I’ll cut it off there, only because I want you to go over there and read the rest. It is very good.
Also, Fr. Raymond de Souza has a piece at the UK’s best Catholic weekly about the same topic. He wrote:
Many priests devote enormous time and heroic energy to marriage preparation, often in the face of significant difficulties. They might not be the “best people” to do it, but certainly they would be deflated to hear Cardinal Farrell pronounce that, having “no credibility”, they are consequently wasting their time.
About 18 months ago Pope Francis – who himself offers all sorts of homely, affectionate and practical advice to married couples – took a rather different view when addressing parish priests, telling them that “no one better than you knows” the situations that couples face.

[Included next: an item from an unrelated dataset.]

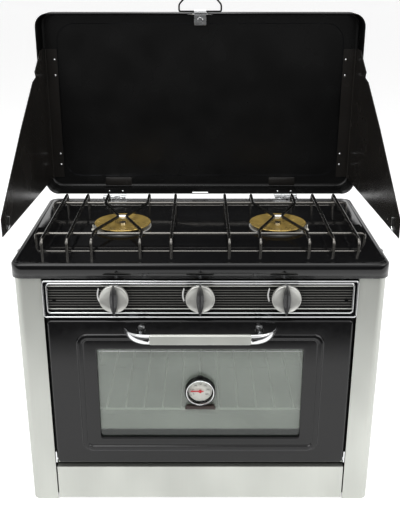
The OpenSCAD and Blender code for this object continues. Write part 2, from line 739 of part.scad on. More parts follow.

“May your primary concern be to bear witness to the grace of the Sacrament of Matrimony,” Pope Francis said. “Such witness is put into practice concretely when you prepare engaged couples for marriage, making them aware of the profound meaning of the step which they are about to take.”
So if it were a matter of authority alone, Cardinal Farrell’s comments could be ignored in light of the Holy Father taking a contrary view. Yet if Cardinal Farrell is right, it doesn’t matter that Pope Francis disagrees with him. But is he right? Is it true that priests have “no credibility” in preparing couples for marriage, because they have not been married themselves?
Yet there are questions that a priest is uniquely, but not exclusively, positioned to ask: do you pray together? If not, why not? Do you understand that your primary mission as a husband or wife is to get your spouse to heaven? Do you know that you will fail at that if you do not call upon the sacramental grace you will receive? Do you know what sacramental grace is? Do you know that it can enable to you to be far more than you imagine?
Those are matters upon which priests ought to have some credibility. If they don’t, we have much graver problems than marriage preparation.
Indeed. Perhaps we do have graver problems.